1. Ulloa et al. ISMRM p3973; 2015

2. https://www.itis.ethz.ch/virtual-population/tissue-properties/database/relaxation-times/

3. Loffler et al. MRM 43:860-866 (2000)

Figures

Figure 2. Graphs of normalized oxygen induced signal change. Transition from medical air to 100% oxygen occurred at the zeroth timepoint. Graphs show an increase in contrast and SNR for the IR-TFE sequence (B) compared to the FFE sequence (A). For the IR-TFE sequence, signal contrast is possible at smaller voxel sizes (C, D and E) by optimisation of slice oversampling (D,E).
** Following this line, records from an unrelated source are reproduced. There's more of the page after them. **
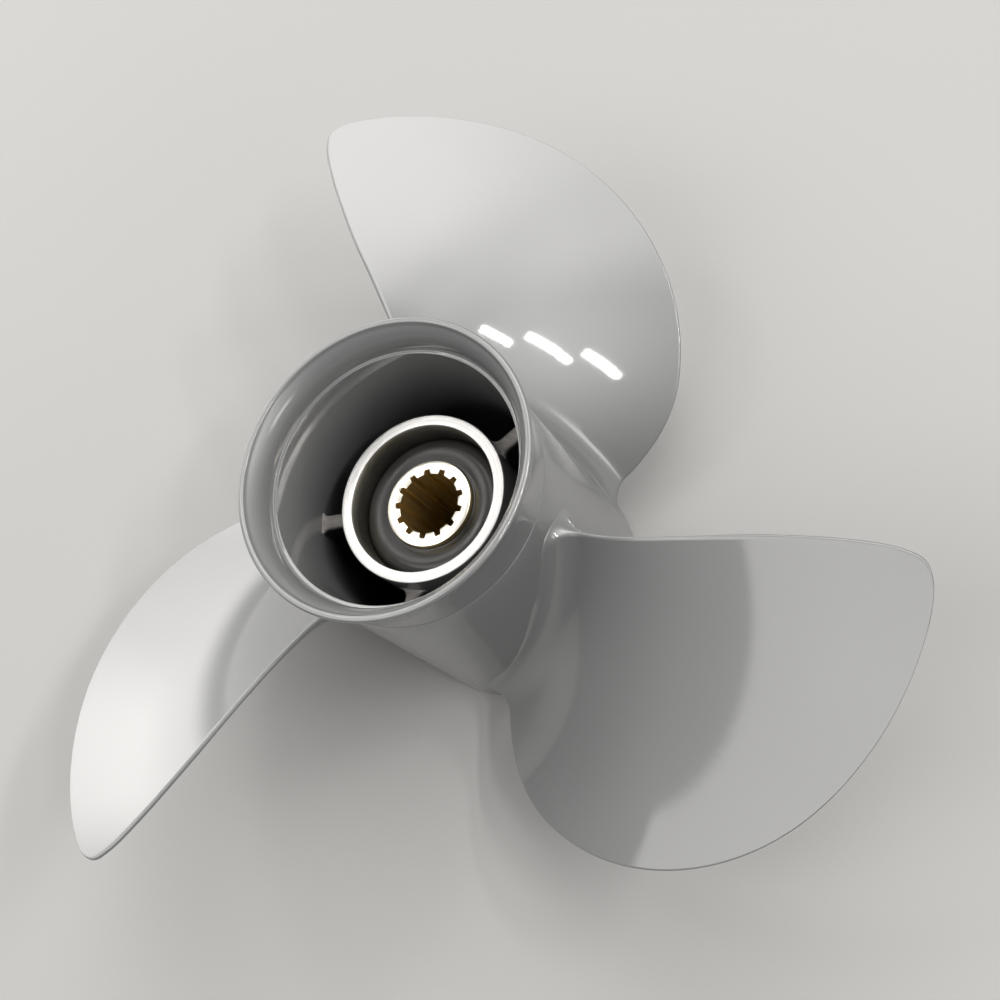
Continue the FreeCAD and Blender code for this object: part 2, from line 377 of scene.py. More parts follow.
# %% Gloss grey paint
GREY_LOW = (0.182, 0.187, 0.189, 1.0)
GREY_HIGH = (0.194, 0.199, 0.201, 1.0)
# Painted shade colours, near black, for deep inside the hub and below the rib ends.
PAINTED_SHADE_LOW = (0.005, 0.0055, 0.006, 1.0)
PAINTED_SHADE_HIGH = (0.014, 0.015, 0.016, 1.0)
FLAKE = 0.40
NIB_SCALE = 85.0
NIB_CENTRE, NIB_EDGE = 0.018, 0.040
RARE = 0.80
PEEL_SCALE, PEEL_SHARE = 650.0, 0.05


def gloss_paint():
    """Grey enamel under clear coat: soft clouding, orange peel, dust nibs, painted shade deep inside."""
    material, tree, surface = new_material("gloss_grey_paint")
    link = tree.links.new
    point = object_point(tree)
    deep = hub_place(tree)["Depth inside"]
    cloud = spread(tree, noise(tree, point, 14.0, 2.0), 0.35, 0.65, 0.0, 1.0)
    outside = blend_colours(tree, cloud, GREY_LOW, GREY_HIGH)
    # Painted shade: deep inside the hub the colour turns near black, and the flake and coat fade out.
    painted_shade_inside = blend_colours(tree, noise(tree, point, 90.0, 4.0), PAINTED_SHADE_LOW, PAINTED_SHADE_HIGH)
    link(blend_colours(tree, deep, outside, painted_shade_inside), surface.inputs["Base Color"])
    link(spread(tree, deep, 0.0, 1.0, FLAKE, 0.0), surface.inputs["Metallic"])
    link(spread(tree, deep, 0.2, 0.9, 1.0, 0.1), surface.inputs["Coat Weight"])
    surface.inputs["Roughness"].default_value = 0.48
    surface.inputs["Coat Roughness"].default_value = 0.05
    cells = tree.nodes.new("ShaderNodeTexVoronoi")
    cells.inputs["Scale"].default_value = NIB_SCALE
    link(point, cells.inputs["Vector"])
    chosen = shader_math(tree, "GREATER_THAN", cells.outputs["Color"], RARE)
    dot = spread(tree, cells.outputs["Distance"], NIB_CENTRE, NIB_EDGE, 1.0, 0.0)
    nib = shader_math(tree, "MULTIPLY", dot, chosen)
    peel = shader_math(tree, "MULTIPLY", noise(tree, point, PEEL_SCALE, 1.0), PEEL_SHARE)
    skin = bump(tree, shader_math(tree, "ADD", nib, peel), 0.25, 0.0003)
    link(skin, surface.inputs["Normal"])
    link(skin, surface.inputs["Coat Normal"])
    return material


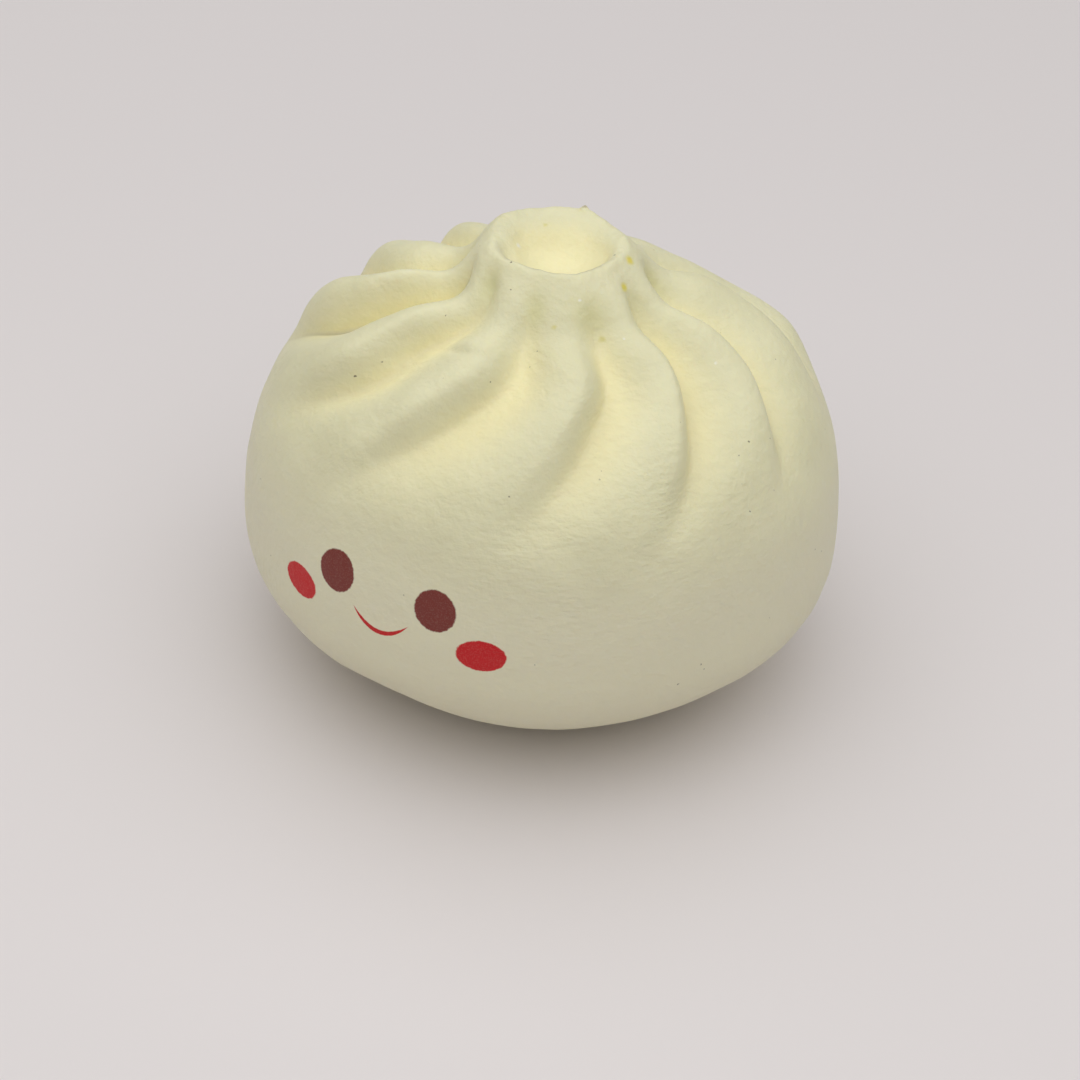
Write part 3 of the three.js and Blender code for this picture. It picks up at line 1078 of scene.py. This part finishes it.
@dataclass(frozen=True)
class MouldedFoam:
    """Slow-rising polyurethane foam with its moulded skin: matt, faintly silky, a little translucent.

    The skin is a pale cream. It is yellower where the pleats fold inwards, partly its own tone and
    partly painted glow of light bounced in the folds, olive in the dimples at the collar's foot, and
    greyer along the tight creases and the collar's lip with painted shade and some dirt. Widths,
    lengths, spacings and radii are in millimetres.
    """

    ridge: str = "#EBE7C0"
    ridge_shade: str = "#E4E0B9"
    belly: str = "#EAE5C7"
    # Partly the foam's yellower tone, partly painted glow of light bounced in the folds
    valley: str = "#F5ECBA"
    olive: str = "#DEDA9A"
    # Painted shade in the tight creases and along the lip, with some dirt
    grime_and_shade: str = "#A89F82"
    roughness: float = 0.55
    translucency: float = 0.3
    light_spread: tuple[float, float, float] = (1, 0.85, 0.55)
    light_depth: float = 2
    cloud_width: float = 7.143
    crumple: float = 0.2
    crumple_length: float = 0.45455
    speck_edge: tuple[float, float] = (1.3, 0.4)
    faint_speck_spacing: float = 3.33333
    faint_speck_radii: tuple[float, float] = (0.11667, 0.05)
    faint_speck_cover: float = 0.6
    specks: tuple[Speck, ...] = SPECKS
    face: FacePrint = FacePrint()
    relief: Relief = Relief()

    def tints(self, tree: Tree, place: Socket) -> list[Layer]:
        """Builds the foam's own tints.

        Args:
            tree: The material's nodes.
            place: The place in the object, in millimetres.

        Returns:
            Each tint's share and its colour.
        """
        # Cast foam never has quite one tone, so a second one lies over it in clouds
        clouds = add_node(
            tree, "TexNoise", {"Vector": place, "Scale": 1 / self.cloud_width, "Detail": 4}
        )
        strong = add_node(
            tree, "MapRange", {"Value": clouds.outputs["Fac"], "From Min": 0.35, "From Max": 0.65}
        )
        layers = [(strong.outputs[0], self.ridge_shade)]
        # The valleys' yellow is partly the foam's tone and partly painted glow of bounced light; the
        # grey of the creases and the lip is painted shade with some dirt
        for name, code in (
            ("low", self.belly),
            ("hollow", self.valley),
            ("olive", self.olive),
            ("grime_and_shade", self.grime_and_shade),
        ):
            share = add_node(tree, "Attribute", attribute_name=name)
            layers.append((share.outputs["Fac"], code))
        return layers

    def specked(self, tree: Tree, place: Socket, skin: Skin) -> list[Layer]:
        """Builds the single specks and a few faint ones all over.

        Args:
            tree: The material's nodes.
            place: The place in the object, in millimetres.
            skin: The bun's finished skin, which tells where each speck lies.

        Returns:
            Each speck's share and its colour.
        """
        # No speck is quite round: its place is crumpled by up to a fifth of a millimetre
        aside = add_node(
            tree, "TexNoise", {"Vector": place, "Scale": 1 / self.crumple_length, "Detail": 2}
        )
        crumpled = add_node(
            tree,
            "VectorMath",
            {0: aside.outputs["Color"], 1: (2 * self.crumple,) * 3, 2: place},
            operation="MULTIPLY_ADD",
        )
        crumpled = add_node(
            tree, "VectorMath", {0: crumpled.outputs[0], 1: (self.crumple,) * 3}, operation="SUBTRACT"
        ).outputs[0]
        layers = []
        for speck in self.specks:
            middle = skin.place_at(speck.azimuth, speck.reach)
            away = add_node(tree, "VectorMath", {0: crumpled, 1: middle}, operation="DISTANCE")
            outer, inner = (speck.radius * times for times in self.speck_edge)
            limits = {"From Min": outer, "From Max": inner, "To Max": speck.kind.cover}
            mask = add_node(tree, "MapRange", {"Value": away.outputs["Value"]} | limits)
            layers.append((mask.outputs[0], speck.kind.colour))
        spacing = self.faint_speck_spacing
        cells = add_node(tree, "TexVoronoi", {"Vector": place, "Scale": 1 / spacing}, feature="F1")
        outer, inner = (radius / spacing for radius in self.faint_speck_radii)
        limits = {"From Min": outer, "From Max": inner, "To Max": self.faint_speck_cover}
        faint = add_node(tree, "MapRange", {"Value": cells.outputs["Distance"]} | limits)
        layers.append((faint.outputs[0], SpeckKind.DUST.colour))
        return layers

    def material(self, skin: Skin) -> bpy.types.Material:
        """Builds the foam's material.

        Args:
            skin: The bun's finished skin, which tells where each speck lies.

        Returns:
            The material.
        """
        made = bpy.data.materials.new("moulded_polyurethane_foam")
        made.use_nodes = True
        tree = made.node_tree
        shader = tree.nodes["Principled BSDF"]
        coordinates = add_node(tree, "TexCoord")
        place = add_node(
            tree, "VectorMath", {0: coordinates.outputs["Object"], "Scale": 1 / MM}, operation="SCALE"
        ).outputs[0]
        colour = from_hex(self.ridge)
        layers = self.tints(tree, place) + self.specked(tree, place, skin)
        for share, code in layers + self.face.layers(tree, place):
            colour = add_node(
                tree, "Mix", {"Factor": share, 6: colour, 7: from_hex(code)}, data_type="RGBA"
            ).outputs[2]
        tree.links.new(colour, shader.inputs["Base Color"])
        tree.links.new(self.relief.normal(tree, place), shader.inputs["Normal"])
        shader.inputs["Roughness"].default_value = self.roughness
        shader.inputs["Subsurface Weight"].default_value = self.translucency
        shader.inputs["Subsurface Radius"].default_value = self.light_spread
        shader.inputs["Subsurface Scale"].default_value = self.light_depth * MM
        return made


@dataclass(frozen=True)
class Studio:
    """The floor, the lights and the camera.

    The camera's distances and its aim above the object's origin are in millimetres. The floor and
    the lamp are in metres.
    """

    azimuth: float = 28
    elevation: float = 36
    roll: float = 4.3
    distance: float = 277.25
    aim_across: float = 0.19
    aim_up: float = 11.55
    lens: float = 76.67
    sensor_width: float = 36
    clip_start: float = 10
    floor_colour: str = "#E2DCDB"
    floor_roughness: float = 0.45
    floor_size: float = 6
    key_place: tuple[float, float, float] = (0.03, -0.1, 1.2)
    key_size: float = 3
    key_watts: float = 34
    room_light: float = 0.12

    def add_floor(self) -> None:
        """Lays the plain pale floor."""
        bpy.ops.object.select_all(action="DESELECT")
        bpy.ops.mesh.primitive_plane_add(size=self.floor_size, location=(0, 0, 0))
        floor = bpy.context.object
        floor.name = "studio_floor"
        made = bpy.data.materials.new("satin_painted_board")
        made.use_nodes = True
        shader = made.node_tree.nodes["Principled BSDF"]
        shader.inputs["Base Color"].default_value = from_hex(self.floor_colour)
        shader.inputs["Roughness"].default_value = self.floor_roughness
        floor.data.materials.append(made)

    def add_lights(self) -> None:
        """Hangs one big soft light overhead and fills the room with even light."""
        bpy.ops.object.select_all(action="DESELECT")
        bpy.ops.object.light_add(type="AREA", location=self.key_place)
        key = bpy.context.object
        key.name = "overhead_softbox"
        key.data.shape = "SQUARE"
        key.data.size = self.key_size
        key.data.energy = self.key_watts
        key.rotation_euler = (-key.location).to_track_quat("-Z", "Y").to_euler()
        world = bpy.data.worlds.new("even_room_light")
        world.use_nodes = True
        world.node_tree.nodes["Background"].inputs["Color"].default_value = (1, 1, 1, 1)
        world.node_tree.nodes["Background"].inputs["Strength"].default_value = self.room_light
        bpy.context.scene.world = world

    def add_camera(self) -> None:
        """Sets the camera at the photograph's view of the object."""
        azimuth, elevation, roll = (math.radians(a) for a in (self.azimuth, self.elevation, self.roll))
        across = Vector((math.cos(azimuth), math.sin(azimuth), 0))
        level_back = Vector(heading(self.azimuth))
        back = level_back * math.cos(elevation) + Vector((0, 0, math.sin(elevation)))
        up = back.cross(across)
        rolled_across = across * math.cos(roll) + up * math.sin(roll)
        rolled_up = up * math.cos(roll) - across * math.sin(roll)
        place = (across * self.aim_across + Vector((0, 0, self.aim_up)) + back * self.distance) * MM
        bpy.ops.object.camera_add(location=place)
        camera = bpy.context.object
        camera.name = "studio_camera"
        camera.data.sensor_width = self.sensor_width
        camera.data.lens = self.lens
        camera.data.clip_start = self.clip_start * MM
        turned_to = Matrix((rolled_across, rolled_up, back)).transposed()
        camera.rotation_euler = turned_to.to_euler()
        bpy.context.scene.camera = camera

    def build(self) -> None:
        """Builds the studio."""
        self.add_floor()
        self.add_lights()
        self.add_camera()
        bpy.context.scene.view_settings.view_transform = "Standard"


def main() -> None:
    """Builds the bun and the studio."""
    logging.basicConfig(level=logging.INFO, format="%(message)s")
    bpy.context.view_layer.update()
    low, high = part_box(NODE)
    section = Section(belly_radius=(high.x - low.x) / 2 / MM, total_height=(high.z - low.z) / MM)
    bun, skin = Bun(section).make()
    bun.data.materials.append(MouldedFoam().material(skin))
    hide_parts(NODE)
    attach(bun, "root")
    log.info("%s: %d points", bun.name, len(bun.data.vertices))
    Studio().build()


if __name__ == "__main__":
    main()
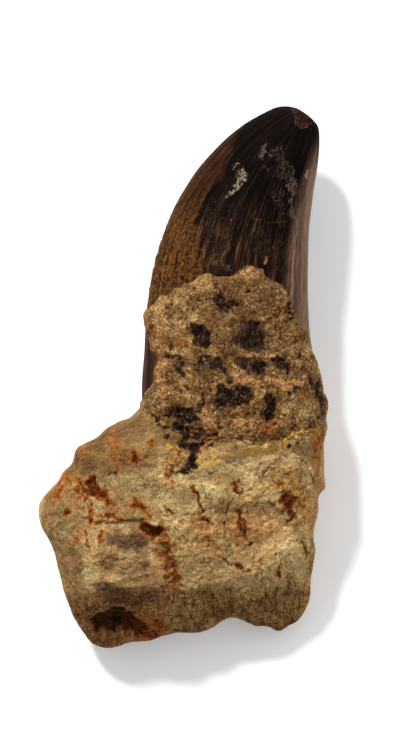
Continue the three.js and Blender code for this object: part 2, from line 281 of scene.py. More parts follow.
# Chips out of the enamel.
chip_strokes = [
    (0.62, 1, 30.9, 51.4, 30.4, 49.6), (0.5, 1, 20.8, 29.9, 20.6, 28.6),
    (0.2, 0.9, 27.7, 67.2, 27.5, 65.4, 28.2, 63.2),
    (0.18, 0.85, 29.6, 62.7, 30.9, 62.6, 31.4, 63.9, 30.7, 65),
]
chip = np.where(upper, nearness(ragged, chip_strokes, 0.4), -1)

# The wear at the tip: a small dished oval, open towards the end.
wear_strokes = [
    (1.9, 1, 29.2, 66.4, 29.7, 64.6), (1.6, 1, 30.2, 64),
]
wear = np.where(upper, nearness(ragged, wear_strokes, 1.7), -1)

# How proud the skin stands, in mm.
worn = smooth(gone, -0.2, 0.3)
proud = (
    -0.10 * worn
    + 0.08 * worn * fibres
    + 0.04 * (1 - worn) * broad_fibres
    + 0.16 * lumps(bare_skin, 9, 6)
    + 0.12 * smooth(grit + 0.4 * lumps(bare_skin, 0.6, 7), 0.2, 0.8)
    - 0.30 * smooth(wear, 0.0, 0.5) * smooth(np.sin(turn), 0.3, 0.8)
)
rough_dentine = smooth(along, 28, 50) * worn
proud += rough_dentine * (0.16 * lumps(bare_skin, 1.0, 8) + 0.22 * lumps(bare_skin, 2.4, 9))
skin = tooth_skin(section, turn, proud)
tip = np.array([[*tip_point, tooth_height - tip_dip]])
root = np.array([[*root_point, tooth_height]])


def capped(values):
    """The values of the rings' points, with the first and the last point's added."""
    return np.concatenate([values[:1], values, values[-1:]])


tooth_faces = rings_to_faces(len(sections), len(turns))
tooth_fields = {
    "straight": straight, "gone": gone, "grit": grit, "haze": haze, "chip": chip, "wear": wear,
    "turn": turn, "along": along,
}
tooth_fields = {name: capped(values) for name, values in tooth_fields.items()}
tooth_points = np.concatenate([tip, skin, root])
tooth = make_piece("fossil_tooth", tooth_points, tooth_faces, tooth_fields)


def paint(red, green, blue):
    """A colour as seen on a screen, 0 to 255, for a shader."""
    return tuple((c / 255 / 12.92 if c < 10 else ((c / 255 + 0.055) / 1.055) ** 2.4)
                 for c in (red, green, blue)) + (1.0,)


class Finish:
    """A procedural finish in the making: each method adds a node and returns its result."""

    def __init__(self, name, kind=bpy.data.materials, shader="Principled BSDF"):
        self.kept_in = kind.new(name)
        self.kept_in.use_nodes = True
        self.tree = self.kept_in.node_tree
        self.surface = self.tree.nodes[shader]

    def node(self, kind, output, inputs, **settings):
        """Adds a node with these inputs and settings, and returns one of its outputs."""
        made = self.tree.nodes.new("ShaderNode" + kind)
        for setting, value in settings.items():
            setattr(made, setting, value)
        for socket, value in inputs.items():
            self.put(made.inputs[socket], value)
        return made.outputs[output]

    def put(self, socket, value):
        if isinstance(value, bpy.types.NodeSocket):
            self.tree.links.new(value, socket)
        else:
            socket.default_value = value

    def field(self, name):
        """The number that each point of the mesh has under that name."""
        return self.node("Attribute", "Fac", {}, attribute_name=name)

    def place(self, stretch=(1, 1, 1), field=None):
        """Where a point is, in mm, or in the straightened coordinates of a field."""
        if field:
            spot = self.node("Attribute", "Vector", {}, attribute_name=field)
            scale = stretch
        else:
            spot = self.node("TexCoord", "Object", {})
            scale = tuple(s / mm for s in stretch)
        return self.vector("MULTIPLY", spot, scale)

    def vector(self, operation, *values, output="Vector"):
        return self.node("VectorMath", output, dict(enumerate(values)), operation=operation)

    def noise(self, spot, size, detail=2.0, roughness=0.5):
        return self.node(
            "TexNoise", "Fac",
            {"Vector": spot, "Scale": 1 / size, "Detail": detail, "Roughness": roughness},
        )

    def jostled(self, spot, size, by):
        """The same places, pushed about by up to that many mm."""
        push = self.node("TexNoise", "Color", {"Vector": spot, "Scale": 1 / size, "Detail": 3.0})
        push = self.vector("SUBTRACT", push, (0.5, 0.5, 0.5))
        return self.vector("MULTIPLY_ADD", push, (2 * by, 2 * by, 2 * by), spot)

    def cells(self, spot, size, output, feature="F1"):
        inputs = {"Vector": spot, "Scale": 1 / size}
        return self.node("TexVoronoi", output, inputs, feature=feature)

    def grains(self, spot, size):
        """An even random tone for each grain of that size."""
        return self.node("SeparateColor", 0, {0: self.cells(spot, size, "Color")})

    def dots(self, spot, size, wide, share):
        """Round spots of that half width in mm, in a share of the cells of that size."""
        off = self.cells(spot, size, "Distance")
        there = self.step(self.grains(spot, size), 1 - share, 1 - share + 0.05)
        return self.times(self.step(off, wide / size, 0.4 * wide / size), there)

    def seams(self, spot, size):
        """How far the seam between two grains is, in grains."""
        return self.cells(spot, size, "Distance", "DISTANCE_TO_EDGE")

    def off_line(self, spot, stops):
        """How many mm off a line of straight runs a place is, seen from above."""
        nearest = None
        flat = self.vector("MULTIPLY", spot, (1, 1, 0))
        for start, stop in zip(stops, stops[1:]):
            run = (stop[0] - start[0], stop[1] - start[1], 0)
            per_reach = tuple(way / (run[0] ** 2 + run[1] ** 2) for way in run)
            off = self.vector("SUBTRACT", flat, (*start, 0))
            share = self.vector("DOT_PRODUCT", off, per_reach, output="Value")
            share = self.node("Math", "Value", {0: share, 1: 0.0}, operation="ADD", use_clamp=True)
            foot = self.node("VectorMath", "Vector", {0: run, "Scale": share}, operation="SCALE")
            far = self.vector("DISTANCE", off, foot, output="Value")
            nearest = far if nearest is None else self.node(
                "Math", "Value", {0: nearest, 1: far}, operation="MINIMUM"
            )
        return nearest

    def sum(self, a, b, share=1.0):
        """a, and a share of b."""
        return self.node("Math", "Value", {0: b, 1: share, 2: a}, operation="MULTIPLY_ADD")

    def blend(self, *parts):
        """The sum of some values, each (value, weight). (1, weight) adds a plain number."""
        total = 0.0
        for value, weight in parts:
            total = self.sum(total, value, weight)
        return total

    def times(self, first, *others):
        for other in others:
            first = self.node("Math", "Value", {0: first, 1: other}, operation="MULTIPLY")
        return first

    def step(self, value, low, high, most=1.0):
        """0 below low, most above high, and smooth between."""
        return self.node(
            "MapRange", "Result",
            {"Value": value, "From Min": low, "From Max": high, "To Min": 0.0, "To Max": most},
            interpolation_type="SMOOTHSTEP",
        )

    def ramp(self, value, *stops):
        """A colour for each value, from stops of (value, red, green, blue)."""
        shade = self.node("ValToRGB", "Color", {"Fac": value})
        scale = shade.node.color_ramp
        while len(scale.elements) < len(stops):
            scale.elements.new(1.0)
        for element, (position, *colour) in zip(scale.elements, stops):
            element.position = position
            element.color = paint(*colour)
        return shade

    def mix(self, amount, under, over, how="MIX"):
        """One colour over another. Each is a result, or red, green and blue."""
        under, over = (paint(*c) if isinstance(c, tuple) else c for c in (under, over))
        return self.node(
            "Mix", 2, {0: amount, 6: under, 7: over}, data_type="RGBA", blend_type=how
        )

    def coats(self, colour, *coats):
        """A colour under some coats, each (amount, colour)."""
        for amount, over in coats:
            colour = self.mix(amount, colour, over)
        return colour

    def bump(self, height, depth, under=None):
        """Relief of that depth in mm, over other relief."""
        inputs = {"Height": height, "Distance": depth * mm, "Strength": 1.0}
        if under is not None:
            inputs["Normal"] = under
        return self.node("Bump", "Normal", inputs)

    def lay_on(self, piece, colour, roughness, specular, relief=None):
        """Sets the shader's sockets and puts the finish on a piece, in place of any other."""
        self.put(self.surface.inputs["Base Color"], colour)
        self.put(self.surface.inputs["Roughness"], roughness)
        self.surface.inputs["Specular IOR Level"].default_value = specular
        if relief is not None:
            self.put(self.surface.inputs["Normal"], relief)
        piece.data.materials.clear()
        piece.data.materials.append(self.kept_in)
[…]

Table 1. Sequence parameters for the five dynamic oxygen enhanced protocols investigated. An initial comparison was made between FFE (A) and IR-TFE (B) based sequences, while maintaining geometry as closely as possible. A smaller, isotropic voxel IR-TFE (C) was included to explore resolution limitations. Sequences with slice oversampling were included to attempt to improve SNR, while maintaining high spatial (D) or temporal (E) resolution

Figure 1. Images show one volume from the dynamic of each sequence; A: FFE acquired axially, B-E: IR-TFE acquired sagittally, with varying sequence parameters. Images are displayed in radiological convention.